• _Goal of the exercise_
Transcribe the material below exactly as it appears.

• _CAD and scene scripts_
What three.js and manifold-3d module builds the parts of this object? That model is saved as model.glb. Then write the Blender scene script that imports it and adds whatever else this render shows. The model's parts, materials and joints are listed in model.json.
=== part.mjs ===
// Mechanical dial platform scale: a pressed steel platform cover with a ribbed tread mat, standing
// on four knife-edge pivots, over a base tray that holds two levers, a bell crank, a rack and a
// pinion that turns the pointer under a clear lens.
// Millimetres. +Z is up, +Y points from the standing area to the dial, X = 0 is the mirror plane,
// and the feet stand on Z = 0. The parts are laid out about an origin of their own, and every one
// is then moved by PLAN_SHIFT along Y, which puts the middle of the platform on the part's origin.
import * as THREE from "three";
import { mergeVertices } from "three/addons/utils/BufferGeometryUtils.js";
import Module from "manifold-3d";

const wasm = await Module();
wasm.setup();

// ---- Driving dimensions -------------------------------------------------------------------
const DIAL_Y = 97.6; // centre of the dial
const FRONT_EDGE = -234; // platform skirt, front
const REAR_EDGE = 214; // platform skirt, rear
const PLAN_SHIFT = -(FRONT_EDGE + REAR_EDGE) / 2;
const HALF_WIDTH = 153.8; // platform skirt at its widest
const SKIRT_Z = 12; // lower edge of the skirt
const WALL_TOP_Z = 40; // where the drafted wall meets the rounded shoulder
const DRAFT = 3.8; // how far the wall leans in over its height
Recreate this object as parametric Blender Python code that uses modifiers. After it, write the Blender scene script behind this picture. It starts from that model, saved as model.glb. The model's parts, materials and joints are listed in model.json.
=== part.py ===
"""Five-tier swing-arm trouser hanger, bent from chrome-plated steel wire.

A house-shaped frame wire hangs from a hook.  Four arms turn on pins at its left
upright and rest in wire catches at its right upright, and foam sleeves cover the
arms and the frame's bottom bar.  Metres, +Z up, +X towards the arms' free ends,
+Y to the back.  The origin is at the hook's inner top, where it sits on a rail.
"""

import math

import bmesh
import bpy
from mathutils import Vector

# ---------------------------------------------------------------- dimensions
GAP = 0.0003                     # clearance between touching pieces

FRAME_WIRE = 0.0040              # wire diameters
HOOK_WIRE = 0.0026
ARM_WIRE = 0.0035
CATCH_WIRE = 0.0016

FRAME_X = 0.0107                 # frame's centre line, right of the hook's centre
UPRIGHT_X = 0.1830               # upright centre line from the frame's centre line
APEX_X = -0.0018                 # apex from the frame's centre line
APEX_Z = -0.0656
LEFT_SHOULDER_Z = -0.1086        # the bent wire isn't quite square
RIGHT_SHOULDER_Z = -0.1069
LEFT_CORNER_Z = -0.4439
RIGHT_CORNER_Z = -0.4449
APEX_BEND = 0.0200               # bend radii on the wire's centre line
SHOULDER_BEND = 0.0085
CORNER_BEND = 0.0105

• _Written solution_
What three.js and manifold-3d module builds the parts of this object? That model is saved as model.glb. Then write the Blender scene script that imports it and adds whatever else this render shows. The model's parts, materials and joints are listed in model.json.
=== part.mjs ===
// Mechanical dial platform scale: a pressed steel platform cover with a ribbed tread mat, standing
// on four knife-edge pivots, over a base tray that holds two levers, a bell crank, a rack and a
// pinion that turns the pointer under a clear lens.
// Millimetres. +Z is up, +Y points from the standing area to the dial, X = 0 is the mirror plane,
// and the feet stand on Z = 0. The parts are laid out about an origin of their own, and every one
// is then moved by PLAN_SHIFT along Y, which puts the middle of the platform on the part's origin.
import * as THREE from "three";
import { mergeVertices } from "three/addons/utils/BufferGeometryUtils.js";
import Module from "manifold-3d";

const wasm = await Module();
wasm.setup();

// ---- Driving dimensions -------------------------------------------------------------------
const DIAL_Y = 97.6; // centre of the dial
const FRONT_EDGE = -234; // platform skirt, front
const REAR_EDGE = 214; // platform skirt, rear
const PLAN_SHIFT = -(FRONT_EDGE + REAR_EDGE) / 2;
const HALF_WIDTH = 153.8; // platform skirt at its widest
const SKIRT_Z = 12; // lower edge of the skirt
const WALL_TOP_Z = 40; // where the drafted wall meets the rounded shoulder
const DRAFT = 3.8; // how far the wall leans in over its height
Recreate this object as parametric Blender Python code that uses modifiers. After it, write the Blender scene script behind this picture. It starts from that model, saved as model.glb. The model's parts, materials and joints are listed in model.json.
=== part.py ===
"""Five-tier swing-arm trouser hanger, bent from chrome-plated steel wire.

A house-shaped frame wire hangs from a hook.  Four arms turn on pins at its left
upright and rest in wire catches at its right upright, and foam sleeves cover the
arms and the frame's bottom bar.  Metres, +Z up, +X towards the arms' free ends,
+Y to the back.  The origin is at the hook's inner top, where it sits on a rail.
"""

import math

import bmesh
import bpy
from mathutils import Vector

# ---------------------------------------------------------------- dimensions
GAP = 0.0003                     # clearance between touching pieces

FRAME_WIRE = 0.0040              # wire diameters
HOOK_WIRE = 0.0026
ARM_WIRE = 0.0035
CATCH_WIRE = 0.0016

FRAME_X = 0.0107                 # frame's centre line, right of the hook's centre
UPRIGHT_X = 0.1830               # upright centre line from the frame's centre line
APEX_X = -0.0018                 # apex from the frame's centre line
APEX_Z = -0.0656
LEFT_SHOULDER_Z = -0.1086        # the bent wire isn't quite square
RIGHT_SHOULDER_Z = -0.1069
LEFT_CORNER_Z = -0.4439
RIGHT_CORNER_Z = -0.4449
APEX_BEND = 0.0200               # bend radii on the wire's centre line
SHOULDER_BEND = 0.0085
CORNER_BEND = 0.0105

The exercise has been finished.